197    Enfin, il convient d’écarter les arguments des requérantes tirés d’un détournement de pouvoir, qui sont sans pertinence eu égard aux circonstances de l’espèce, comme il est indiqué aux points 56 à 58 ci-dessus. Pour les mêmes raisons, les arguments des requérants portant sur le vice d’incompétence doivent aussi être écartés.

198    Partant, il y a lieu de rejeter le quatrième moyen.

 Conclusion

199    Quand bien même le dispositif de la décision attaquée est rédigé en des termes généraux, en qualifiant l’exonération de l’IRES de régime d’aides d’État existant incompatible avec le marché intérieur et en ordonnant à la République italienne de supprimer ladite exonération, il découle des considérants de ladite décision, au vu desquels son dispositif doit être interprété (voir, en ce sens, arrêt du 30 novembre 2011, Quinn Barlo e.a./Commission, T‑208/06, EU:T:2011:701, point 131), que celui-ci ne vise que les activités économiques exercées par les AdSPs.

200    Comme cela est indiqué aux points 118 et 119 ci-dessus, la Commission n’a pas démontré à suffisance de droit que l’octroi des autorisations pour les opérations portuaires constituait une activité économique. Au vu de la nature détachable des activités des AdSPs qualifiées d’économiques dans la décision attaquée et afin d’assurer la sécurité juridique dans l’exécution de ladite décision par la République italienne, il convient d’annuler la décision attaquée en ce qu’elle qualifie d’activité économique l’octroi d’autorisations pour les opérations portuaires (voir, en ce sens et par analogie, arrêts du 24 octobre 2002, Aéroports de Paris/Commission, C‑82/01 P, EU:C:2002:617, point 77, et du 30 septembre 2003, Allemagne/Commission, C‑239/01, EU:C:2003:514, point 33). Le recours doit être rejeté pour le surplus.

 Sur les dépens

201    Comme cela est indiqué au point 200 ci-dessus, il convient d’annuler la décision attaquée en ce qu’elle qualifie l’une des trois activités exercées par les AdSPs, à savoir l’octroi d’autorisations pour les opérations portuaires, d’activité économique.

202    Conformément à l’article 134, paragraphe 3, du règlement de procédure du Tribunal, chaque partie supporte ses propres dépens si les parties succombent respectivement sur un ou plusieurs chefs. Toutefois, si cela apparaît justifié au vu des circonstances de l’espèce, le Tribunal peut décider que, outre ses propres dépens, une partie supporte une fraction des dépens de l’autre partie. En outre, conformément à l’article 138, paragraphe 3, du règlement de procédure, le Tribunal peut décider qu’un intervenant autre que ceux mentionnés aux paragraphes 1 et 2 supportera ses propres dépens.

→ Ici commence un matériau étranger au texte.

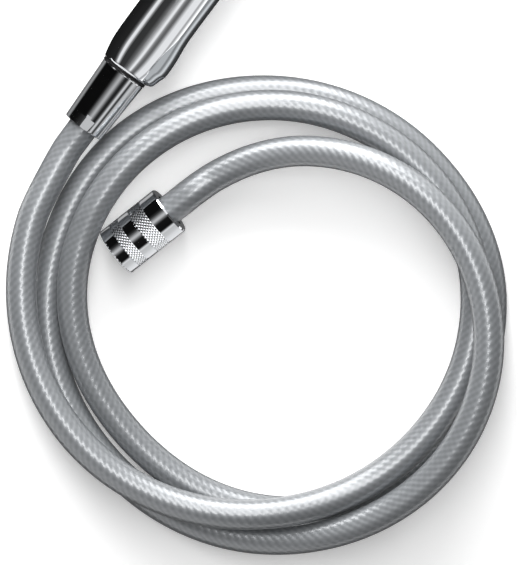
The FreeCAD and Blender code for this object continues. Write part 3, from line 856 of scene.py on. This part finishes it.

203    Or, il convient de noter que tant les requérantes, soutenues par l’intervenante, que la Commission ont succombé pour une partie en leurs conclusions et que la décision attaquée a été annulée partiellement.

204    En outre, dans la duplique, la Commission informe le Tribunal de la publication du mémoire en défense sur le site Internet « Shipping Italy ». À cet égard, la Commission soutient que ladite publication constitue une utilisation inappropriée par les requérantes des actes de procédure, laquelle devrait avoir un impact sur les dépens, en vertu de l’article 135, paragraphe 2, du règlement de procédure, lequel spécifie que le Tribunal peut condamner une partie, même gagnante, partiellement ou totalement aux dépens, si cela apparaît justifié en raison de son attitude.

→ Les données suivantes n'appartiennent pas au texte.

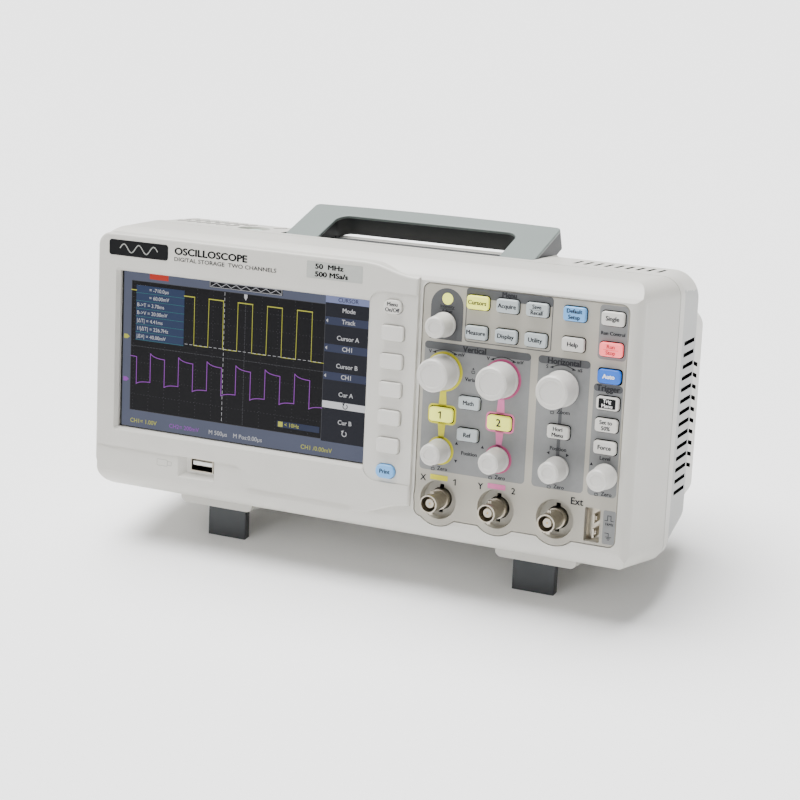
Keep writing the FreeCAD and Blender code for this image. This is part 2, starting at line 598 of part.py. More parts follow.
# ---- moving parts --------------------------------------------------------------------------
def make_key(name):
    """Key cap with a softened front, a flange that keeps it in, and a stem to its switch."""
    x, z, w, h, r, on_panel = KEYS[name]
    front = PANEL_FRONT - 2.3 if on_panel else PLATE_FRONT - 1.3
    wall_back = PANEL_BACK if on_panel else FRONT_WALL
    cap = slab(x - w / 2, x + w / 2, z - h / 2, z + h / 2, r, front, wall_back + 0.5)
    cap = cap.makeFillet(0.8, edges_at(cap, lambda m, e: abs(m.y - front) < 0.01))
    flange = slab(x - w / 2 - 1, x + w / 2 + 1, z - h / 2 - 1, z + h / 2 + 1, r + 1,
                  wall_back + 0.3, wall_back + 1.2)
    stem = rod(x, z, 1.6, wall_back + 1.0, BOARD_FRONT - PRESS - 0.4)
    return fuse([cap, flange, stem])


def make_power_key():
    x, y = POWER_KEY
    low = CASE_TOP - 10.5
    cap = Part.makeCylinder(5.8, CASE_TOP - 1.6 - low, V(x, y, low), V(0, 0, 1))
    cap = cap.makeFillet(1.2, edges_at(cap, lambda m, e: m.z > CASE_TOP - 1.7))
    flange = Part.makeCylinder(7.4, 1.0, V(x, y, low - 1.0), V(0, 0, 1))
    return fuse([cap, flange])


def make_shaft(name):
    x, z = KNOBS[name][:2]
    return fuse([rod(x, z, SHAFT_RADIUS, SHAFT_FRONT, SHAFT_BACK),
                 rod(x, z, 4.4, PANEL_BACK + 0.6, SHAFT_BACK)])


def make_knob(name):
    """Turned knob: a lipped skirt, a slight taper and a shallow dish in its face."""
    x, z, base, tip, front = KNOBS[name]
    back = KNOB_BACK
    outline = [(0, back), (base, back), (base, back - 1.4), (base - 0.35, back - 1.8),
               (tip, front + 0.9), (tip - 0.9, front), (tip - 2.3, front),
               (tip - 2.7, front + 0.35), (0, front + 0.35)]
    points = [V(x + px, py, z) for px, py in outline]
    face = Part.Face(Part.makePolygon(points + points[:1]))
    body = face.revolve(V(x, 0, z), V(0, 1, 0), 360)
    if body.Volume < 0:
        body.reverse()
    bore = rod(x, z, SHAFT_RADIUS + BORE_GAP, SHAFT_FRONT - 0.3, back + 1)
    return body.cut(bore)


def handle_outline(x_outer, x_inner, s_top, s_inner, s_low):
    """U-shaped outline in the plane of the handle, bowed along its far edge."""
    r, q = 3.0, 7.0
    c = 1 - math.sqrt(0.5)
    bow = 1.6

    def at(x, s):
        return V(x, s, 0)

    edges = []
    right = [at(x_inner, s_low), at(x_outer, s_low), at(x_outer, s_top - r)]
    edges += [Part.makeLine(a, b) for a, b in zip(right, right[1:])]
    edges.append(Part.Arc(right[-1], at(x_outer - r * c, s_top - r * c),
                          at(x_outer - r, s_top)).toShape())
    edges.append(Part.Arc(at(x_outer - r, s_top), at(0, s_top + bow),
                          at(-x_outer + r, s_top)).toShape())
    edges.append(Part.Arc(at(-x_outer + r, s_top), at(-x_outer + r * c, s_top - r * c),
                          at(-x_outer, s_top - r)).toShape())
    left = [at(-x_outer, s_top - r), at(-x_outer, s_low), at(-x_inner, s_low),
            at(-x_inner, s_inner - q)]
    edges += [Part.makeLine(a, b) for a, b in zip(left, left[1:])]
    edges.append(Part.Arc(left[-1], at(-x_inner + q * c, s_inner - q * c),
                          at(-x_inner + q, s_inner)).toShape())
    edges.append(Part.makeLine(at(-x_inner + q, s_inner), at(x_inner - q, s_inner)))
    edges.append(Part.Arc(at(x_inner - q, s_inner), at(x_inner - q * c, s_inner - q * c),
                          at(x_inner, s_inner - q)).toShape())
    edges.append(Part.makeLine(at(x_inner, s_inner - q), right[0]))
    return Part.Wire(edges)


def place_handle(shape):
    """From handle coordinates (x, s, n) to the casing frame, folded."""
    shape.rotate(V(0, 0, 0), V(1, 0, 0), HANDLE_REST)
    shape.translate(V(0, HANDLE_PIVOT[0], HANDLE_PIVOT[1]))
    return shape


def make_carry_handle():
    inner = HANDLE_HALF - ARM_WIDTH
    s_inner = HANDLE_REACH - GRIP_WIDTH
    top = 5.0 - CAP_THICK
    wire = handle_outline(HANDLE_HALF, inner, HANDLE_REACH, s_inner, 0.0)
    frame = Part.Face(wire).extrude(V(0, 0, top + 4.0))
    frame.translate(V(0, 0, -4.0))
    grip = frame.common(box(-80, 80, s_inner - 8.0, 60, -4.0, 0.0))
    grip.translate(V(0, 0, -2.5))
    bosses = [pin(*sorted((side * inner, side * HANDLE_HALF)), 0.0, 0.3, 4.3) for side in (-1, 1)]
    bosses = [boss.common(box(-80, 80, -10, 2, -4.0, top)) for boss in bosses]
    holes = [pin(*sorted((side * (HANDLE_HALF - 5.4), side * 80)), 0.0, 0.0, 2.0 + BORE_GAP)
             for side in (-1, 1)]
    return place_handle(fuse([frame, grip] + bosses).cut(holes))


def make_handle_grip():
    """Grey cover that faces the handle."""
    wire = handle_outline(HANDLE_HALF, HANDLE_HALF - ARM_WIDTH, HANDLE_REACH,
                          HANDLE_REACH - GRIP_WIDTH, 0.0)
    cap = Part.Face(wire).extrude(V(0, 0, CAP_THICK))
    cap = cap.makeFillet(0.7, edges_at(cap, lambda m, e: m.z > CAP_THICK - 0.01))
    cap.translate(V(0, 0, 5.0 - CAP_THICK))
    return place_handle(cap)


def make_tilt_leg(x, ground_cut):
    y, z = LEG_PIVOT
    half, thick = LEG_WIDTH / 2, LEG_THICK / 2
    leg = box(x - half, x + half, y - thick, y + thick, LEG_TIP - 1.0, z)
    leg = leg.makeFillet(0.6, edges_at(leg, lambda m, e: abs(e.Length - (z - LEG_TIP + 1.0)) < 0.01))
    leg = fuse([leg, pin(x - half, x + half, y, z, thick)])
    return leg.cut([pin(x - half - 1, x + half + 1, y, z, 1.2 + BORE_GAP), ground_cut])


# ---- assembly --------------------------------------------------------------------------------
def ground_block():
    """Everything below the plane that the tilted instrument stands on."""
    a = math.radians(LEAN)
    slope = math.tan(a)
    y0, y1 = -60.0, 200.0
    z0 = PAD_BOTTOM + (y0 - REAR_CONTACT) * slope
    z1 = PAD_BOTTOM + (y1 - REAR_CONTACT) * slope
    return prism_x([(y0, z0), (y1, z1), (y1, -150.0), (y0, -150.0)], -200.0, 200.0)


def make_parts():
    ground = ground_block()
    parts = {
        "front_bezel": make_front_bezel(),
        "control_panel": make_control_panel(),
        "rear_housing": make_rear_housing(),
        "display_module": make_display_module(),
        "circuit_boards": make_circuit_boards(),
        "power_supply": make_power_supply(),
        "bnc_connectors": make_bnc_connectors(),
        "usb_port": make_usb_port(),
        "probe_terminals": make_probe_terminals(),
        "power_inlet": make_power_inlet(),
        "rear_feet": make_rear_feet(ground),
        "case_screws": make_case_screws(),
        "hinge_pins": make_hinge_pins(),
        "carry_handle": make_carry_handle(),
        "handle_grip": make_handle_grip(),
        "tilt_leg_left": make_tilt_leg(-LEG_X, ground),
        "tilt_leg_right": make_tilt_leg(LEG_X, ground),
        "power_key": make_power_key(),
    }
    for name in KEYS:
        parts[name] = make_key(name)
    for name in KNOBS:
        parts[name + "_shaft"] = make_shaft(name)
        parts[name + "_knob"] = make_knob(name)
    return parts


PARTS = make_parts()
for shape in PARTS.values():
    shape.rotate(V(0, 0, 0), V(1, 0, 0), -LEAN)
BOXES = [s.optimalBoundingBox(False) for s in PARTS.values()]
low = V(min(b.XMin for b in BOXES), min(b.YMin for b in BOXES), min(b.ZMin for b in BOXES))
high = V(max(b.XMax for b in BOXES), max(b.YMax for b in BOXES), max(b.ZMax for b in BOXES))
SHIFT = V(-(low.x + high.x) / 2, -(low.y + high.y) / 2, -low.z)

os.makedirs("parts", exist_ok=True)
for name, shape in PARTS.items():
    shape.translate(SHIFT)
    shape.exportStep("parts/%s.step" % name)
print("%d parts, lean %.3f degrees, shift %s, size %s" % (len(PARTS), LEAN, SHIFT, high - low))
for name, shape in PARTS.items():
    if not shape.isValid() or shape.Volume < 1:
        print("check this shape:", name, shape.isValid(), shape.Volume)
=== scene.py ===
import json
import math

import bmesh
import bpy
from mathutils import Matrix, Vector
from mathutils.bvhtree import BVHTree


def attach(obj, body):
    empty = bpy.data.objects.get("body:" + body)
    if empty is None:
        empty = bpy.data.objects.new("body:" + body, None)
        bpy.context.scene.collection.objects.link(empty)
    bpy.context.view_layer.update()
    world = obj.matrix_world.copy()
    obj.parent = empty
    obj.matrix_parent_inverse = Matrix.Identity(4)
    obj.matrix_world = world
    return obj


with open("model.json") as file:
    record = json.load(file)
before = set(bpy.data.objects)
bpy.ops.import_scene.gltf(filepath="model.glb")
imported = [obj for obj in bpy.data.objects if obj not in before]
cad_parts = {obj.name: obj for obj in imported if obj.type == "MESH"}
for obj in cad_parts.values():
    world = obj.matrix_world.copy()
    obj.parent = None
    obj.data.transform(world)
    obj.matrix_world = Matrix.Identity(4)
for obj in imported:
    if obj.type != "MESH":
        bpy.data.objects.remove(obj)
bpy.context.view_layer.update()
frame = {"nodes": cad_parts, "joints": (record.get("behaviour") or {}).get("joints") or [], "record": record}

# ---- the casing's own frame: X right, Y back, Z up, millimetres ----------------------------
JOINTS = {joint["name"]: joint for joint in frame["joints"]}
PRESS_AXIS = Vector(JOINTS["cursors_key_press"]["axis"])
LEAN = math.atan2(-PRESS_AXIS.z, PRESS_AXIS.y)
HANDLE_PIVOT = Vector((0.0, 51.7, 141.3))
HANDLE_REST = math.radians(20.9)
TURN = Matrix.Rotation(-LEAN, 4, "X")
SHIFT = Vector(JOINTS["handle_lift"]["pos_m"]) - (TURN @ HANDLE_PIVOT) / 1000
TO_ROW = Matrix.Translation(SHIFT) @ TURN @ Matrix.Scale(0.001, 4)
FROM_ROW = TO_ROW.inverted()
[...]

205    Cependant, la Commission n’a pas apporté de preuves démontrant que les requérantes seraient à l’origine de la publication sur Internet du mémoire en défense. De ce fait, il n’était pas possible de déterminer avec certitude la source de la fuite dudit document. Par conséquent, quand bien même un tel incident est regrettable, à défaut de preuves des allégations de la Commission, il ne saurait être fait droit à la demande de cette dernière.

206    Au vu de ce qui précède, il y a lieu de condamner chaque partie à supporter ses propres dépens.

Par ces motifs,

LE TRIBUNAL (dixième chambre élargie)

déclare et arrête :

1)      La décision (UE) 2021/1757 de la Commission, du 4 décembre 2020, concernant le régime d’aides SA.38399 – 2019/C (ex 2018/E) mis à exécution par l’Italie – Impôt sur les sociétés applicable aux ports en Italie, est annulée en ce qu’elle qualifie l’octroi d’autorisations pour les opérations portuaires d’activité économique.

2)      Le recours est rejeté pour le surplus.

3)      Autorità di sistema portuale del Mar Ligure occidentale et les autres requérantes dont les noms figurent en annexe, l’Associazione Porti Italiani (Assoporti) et la Commission européenne supporteront chacune leurs propres dépens.

Papasavvas

Porchia

Madise

Nihoul

 

Verschuur

Ainsi prononcé en audience publique à Luxembourg, le 20 décembre 2023.

Signatures


*      Langue de procédure : l’italien.


1      La liste des autres parties requérantes n’est annexée qu’à la version notifiée aux parties.